PDF metadata & font analysis

I analyzed the generated PDF with pypdf. Key findings:

Producer: PDFium
Creator: PDFium

Fonts used:
/F1: BaseFont=/Helvetica, Subtype=/Type1, Encoding=/WinAnsiEncoding, ToUnicode=False, Embedded=False
/F2: BaseFont=/PMWIBM+SourceHanSansJP-Bold, Subtype=/Type0, Encoding=/Identity-H, ToUnicode=True, Embedded=False
/F5: BaseFont=/KUZLZL+SourceHanSansJP-Normal, Subtype=/Type0, Encoding=/Identity-H, ToUnicode=True, Embedded=False

Root cause analysis

SourceHanSansJP is a Japanese CJK font (JP = Japanese). It uses Identity-H encoding with a ToUnicode CMap.
The font is not embedded in the PDF — only referenced.
The ToUnicode CMap appears to incorrectly map Polish diacritical glyphs (Latin Extended-A/B range: U+0141 ł, U+017B ż, U+015A ś, etc.) to wrong code points, producing the garbled output.
The /Helvetica Type1 font with WinAnsiEncoding could handle some Latin Extended characters, but the text is routed through the CJK font instead.

Expected behavior

Polish diacritical characters (ą, ć, ę, ł, ń, ó, ś, ź, ż) should render correctly in exported PDFs.

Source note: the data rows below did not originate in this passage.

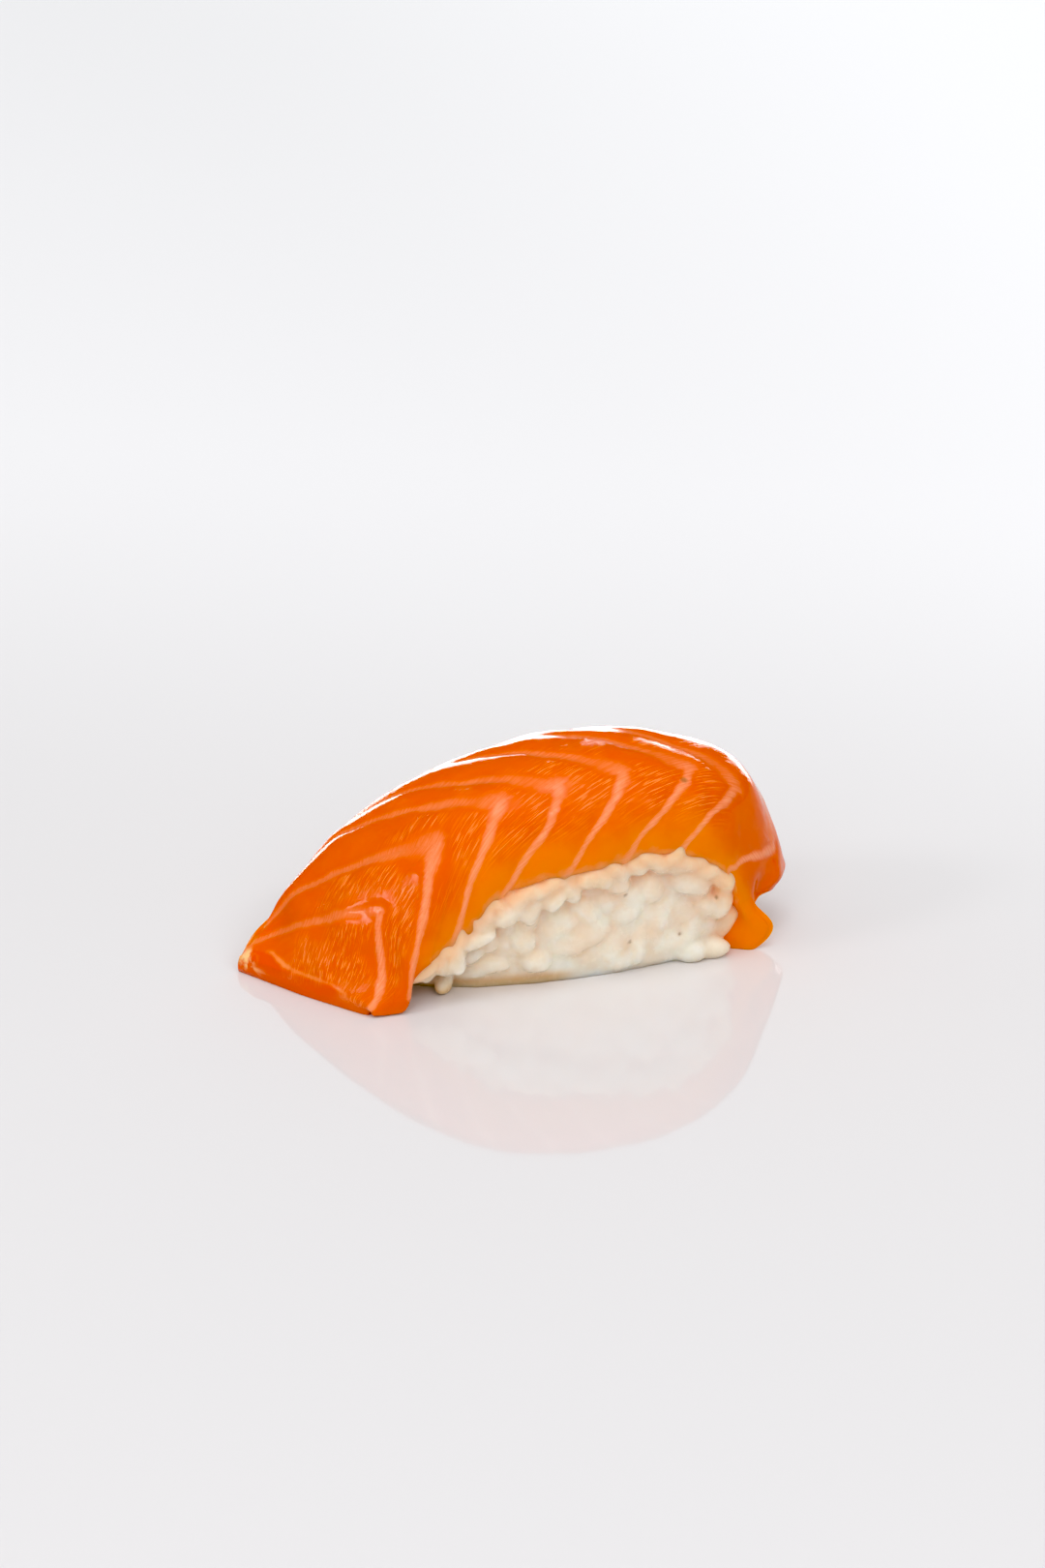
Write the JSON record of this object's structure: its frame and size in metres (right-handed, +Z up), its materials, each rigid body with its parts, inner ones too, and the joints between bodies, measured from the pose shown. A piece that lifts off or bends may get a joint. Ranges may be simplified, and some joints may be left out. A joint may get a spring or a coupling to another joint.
{
  "type": "salmon nigiri",
  "caption": "Hand-pressed bed of sushi rice under a draped, bias-cut slice of raw salmon with pale fat stripes.",
  "frame": {"origin": "on the surface that the nigiri rests on, under the middle of its bounding box", "axes": "+X along the nigiri to its blunt end, +Y to the side that the slice covers, +Z up"},
  "size_m": [0.0791, 0.0293, 0.031],
  "materials": {
    "salmon": "wet gloss, soft raw fish flesh with light scattered under its surface",
    "rice": "moist, slightly translucent cooked rice"
  },
  "bodies": {
    "root": {"salmon_slice": "salmon", "rice_bed": "rice"}
  },
  "joints": []
}
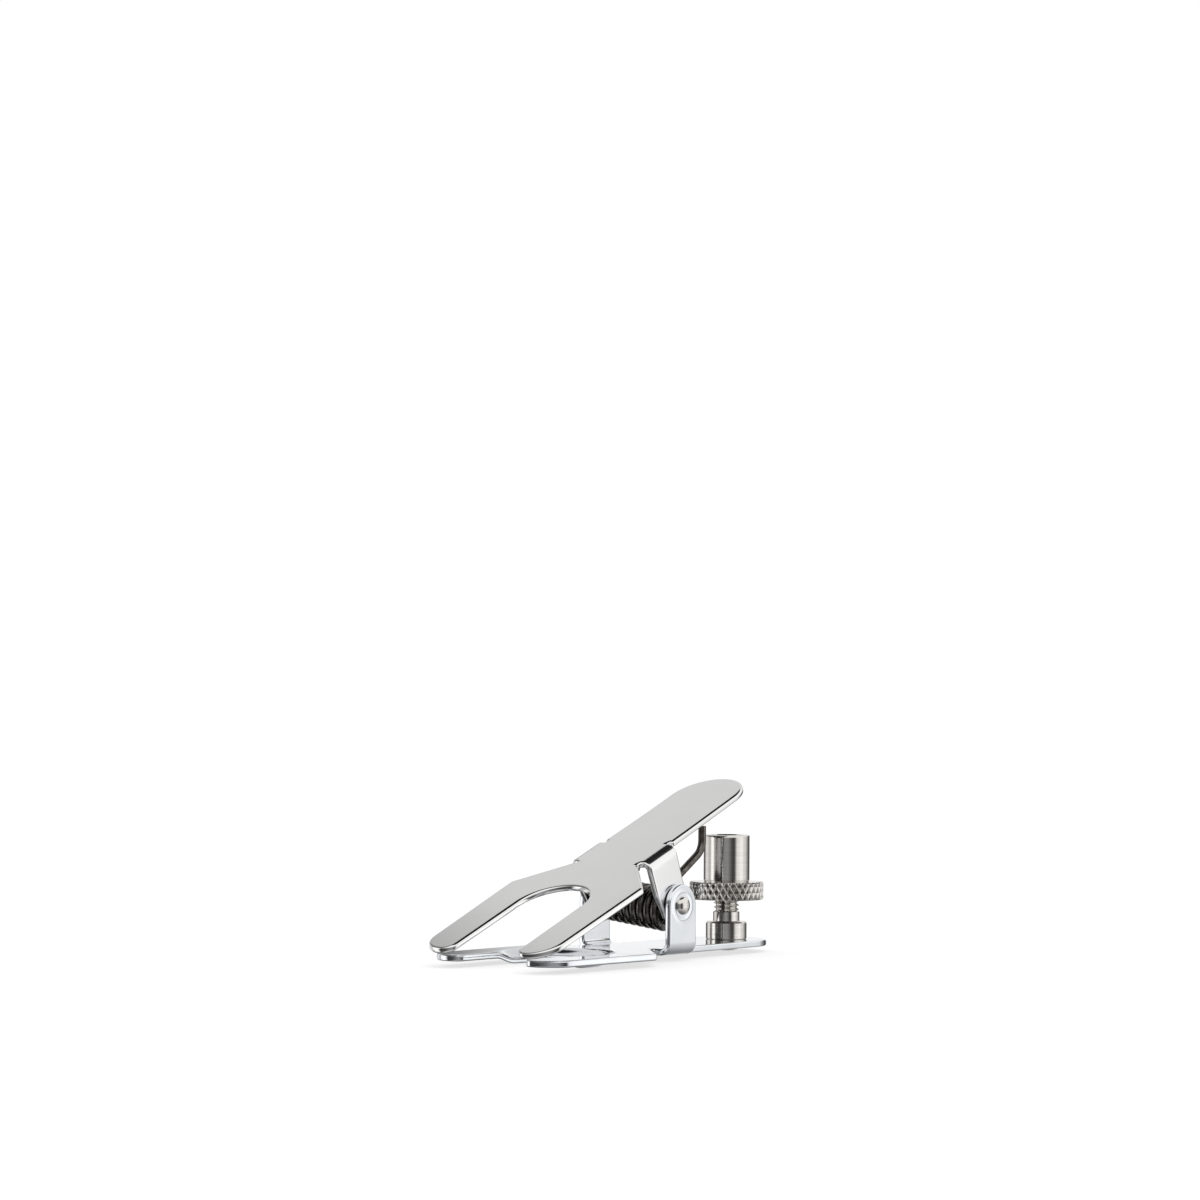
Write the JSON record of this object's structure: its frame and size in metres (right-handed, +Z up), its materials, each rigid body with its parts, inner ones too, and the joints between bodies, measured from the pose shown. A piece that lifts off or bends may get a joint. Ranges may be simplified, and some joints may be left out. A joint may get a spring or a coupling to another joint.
{
  "type": "forked pinch clamp",
  "caption": "Spring-loaded pinch clamp with forked sheet-steel jaws on a hinge pin, a coiled torsion spring and a knurled thumb nut on a threaded stud that locks the jaws.",
  "frame": {"origin": "on the flat underside of the lower plate, straight below the hinge axis and midway between its ears", "axes": "+X along the clamp from the jaw tips to the handle, +Y along the hinge axis, +Z up out of the lower plate"},
  "size_m": [0.0958, 0.038, 0.0402],
  "materials": {
    "plated_steel": "bright nickel-plated sheet steel, near mirror",
    "satin_steel": "fine satin sheet steel with bright rounded edges",
    "turned_steel": "turned stainless steel, bright, with a diamond knurl on the ring",
    "spring_steel": "dark drawn spring wire, satin"
  },
  "bodies": {
    "lower_jaw": {"lower_jaw": "plated_steel", "hinge_pin": "turned_steel", "lock_stud": "turned_steel", "torsion_spring": "spring_steel"},
    "upper_jaw": {"upper_jaw": "satin_steel"},
    "thumb_nut": {"thumb_nut_barrel": "turned_steel"},
    "thumb_nut_ring": {"thumb_nut_knurled_ring": "turned_steel"}
  },
  "joints": [
    {"name": "jaw_hinge", "type": "hinge", "parent": "lower_jaw", "child": "upper_jaw", "pos_m": [0, 0, 0.01105], "axis": [0, 1, 0], "range_deg": [0, 15.6], "stiffness_Nm_per_rad": 0.45, "springref_deg": -34.38, "deforming": ["torsion_spring"]},
    {"name": "nut_travel", "type": "slide", "parent": "lower_jaw", "child": "thumb_nut", "axis": [0, 0, -1], "range_m": [0, 0.0023]},
    {"name": "nut_turn", "type": "hinge", "parent": "thumb_nut", "child": "thumb_nut_ring", "pos_m": [0.0331, 0, 0.0128], "axis": [0, 0, -1], "range_deg": [0, 830]}
  ],
  "couplings": [
    {"joint": "nut_turn", "follows": "nut_travel", "rad_per_m": 6283.2}
  ]
}
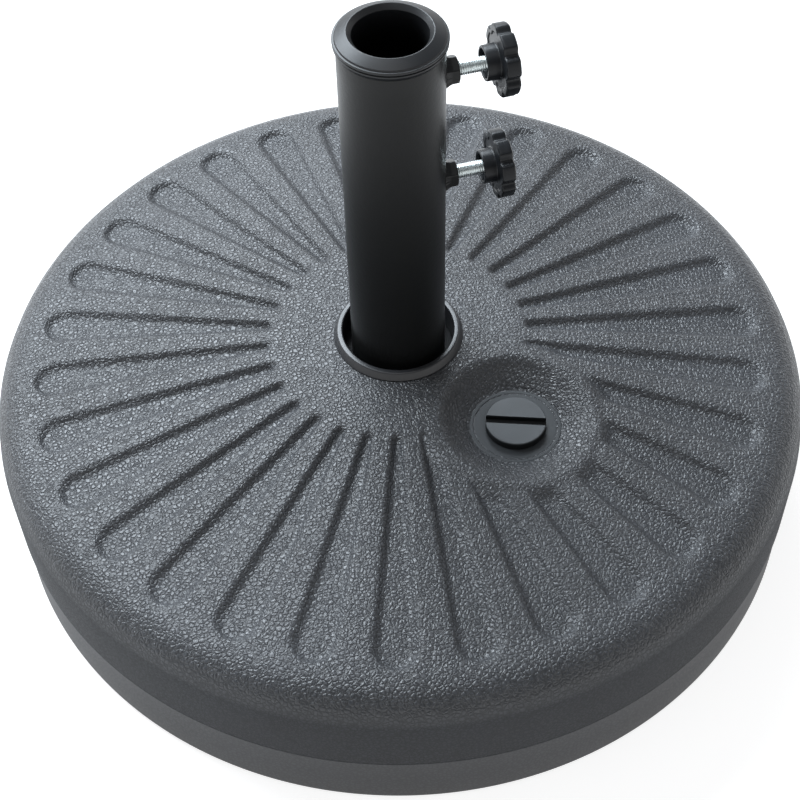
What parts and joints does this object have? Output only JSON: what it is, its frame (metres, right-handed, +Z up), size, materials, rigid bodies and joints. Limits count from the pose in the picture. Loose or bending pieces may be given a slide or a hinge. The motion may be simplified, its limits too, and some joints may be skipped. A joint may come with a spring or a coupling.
{
  "type": "parasol base",
  "caption": "Round hollow fillable parasol base with a fluted deck, a screw-in steel stand tube, a guide sleeve, side clamp knobs and a slotted filling plug.",
  "frame": {"origin": "centre of the tank on the floor", "axes": "+Z up along the stand tube, +X along the two clamp screws towards their knobs"},
  "size_m": [0.5, 0.5, 0.353],
  "materials": {
    "tank_plastic": "grained mid grey polyethylene",
    "tank_plastic_smooth": "smooth grey polyethylene",
    "washer_rubber": "black rubber",
    "plug_plastic": "satin grey plastic",
    "socket_plastic": "smooth dark grey plastic",
    "rivet_metal": "plain",
    "tube_paint": "satin black powder coat",
    "sleeve_plastic": "satin black plastic",
    "pad_plastic": "black plastic",
    "zinc_steel": "bright zinc plate",
    "knob_plastic": "satin black plastic"
  },
  "bodies": {
    "tank": {"tank_deck": "tank_plastic", "tank_side": "tank_plastic", "tank_floor": "tank_plastic", "tank_well": "tank_plastic", "fill_neck": "tank_plastic_smooth", "socket_collar": "socket_plastic", "tube_foot": "socket_plastic", "foot_rivet_right": "rivet_metal", "foot_rivet_left": "rivet_metal", "stand_tube": "tube_paint", "top_sleeve": "sleeve_plastic", "upper_weld_nut": "tube_paint", "lower_weld_nut": "tube_paint"},
    "upper_pad": {"upper_pressure_pad": "pad_plastic"},
    "upper_clamp": {"upper_clamp_bolt": "zinc_steel", "upper_knob": "knob_plastic"},
    "lower_pad": {"lower_pressure_pad": "pad_plastic"},
    "lower_clamp": {"lower_clamp_bolt": "zinc_steel", "lower_knob": "knob_plastic"},
    "plug_washer": {"fill_washer": "washer_rubber"},
    "plug": {"fill_plug": "plug_plastic"}
  },
  "joints": [
    {"name": "upper_screw_travel", "type": "slide", "parent": "tank", "child": "upper_pad", "axis": [-1, 0, 0], "range_m": [-0.0008, 0.014]},
    {"name": "upper_knob_turn", "type": "hinge", "parent": "upper_pad", "child": "upper_clamp", "pos_m": [0.05, 0, 0.318], "axis": [-1, 0, 0], "range_deg": [-230, 4031]},
    {"name": "lower_screw_travel", "type": "slide", "parent": "tank", "child": "lower_pad", "axis": [-1, 0, 0], "range_m": [-0.0008, 0.014]},
    {"name": "lower_knob_turn", "type": "hinge", "parent": "lower_pad", "child": "lower_clamp", "pos_m": [0.05, 0, 0.2455], "axis": [-1, 0, 0], "range_deg": [-230, 4031]},
    {"name": "plug_lift", "type": "slide", "parent": "tank", "child": "plug_washer", "axis": [0, 0, 1], "range_m": [0, 0.0201]},
    {"name": "plug_turn", "type": "hinge", "parent": "plug_washer", "child": "plug", "pos_m": [0.04981, -0.07972, 0.11], "axis": [0, 0, 1], "range_deg": [0, 1800]}
  ],
  "couplings": [
    {"joint": "upper_screw_travel", "follows": "upper_knob_turn", "m_per_rad": 0.00019894},
    {"joint": "lower_screw_travel", "follows": "lower_knob_turn", "m_per_rad": 0.00019894},
    {"joint": "plug_lift", "follows": "plug_turn", "m_per_rad": 0.00063662}
  ]
}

These are standard Latin Extended-A characters (Unicode range U+0100–U+017F), supported by virtually all modern fonts.

Steps to reproduce

Open a Genie space
Ask a question in Polish (or get a response containing Polish text)
Export the conversation/response to PDF
Open the PDF — all diacritical characters are corrupted

Environment

Databricks on Azure
Genie (AI/BI) PDF export
PDF generated by PDFium engine
Language: Polish (likely affects other Central/Eastern European languages using Latin Extended: Czech, Hungarian, Romanian, etc.)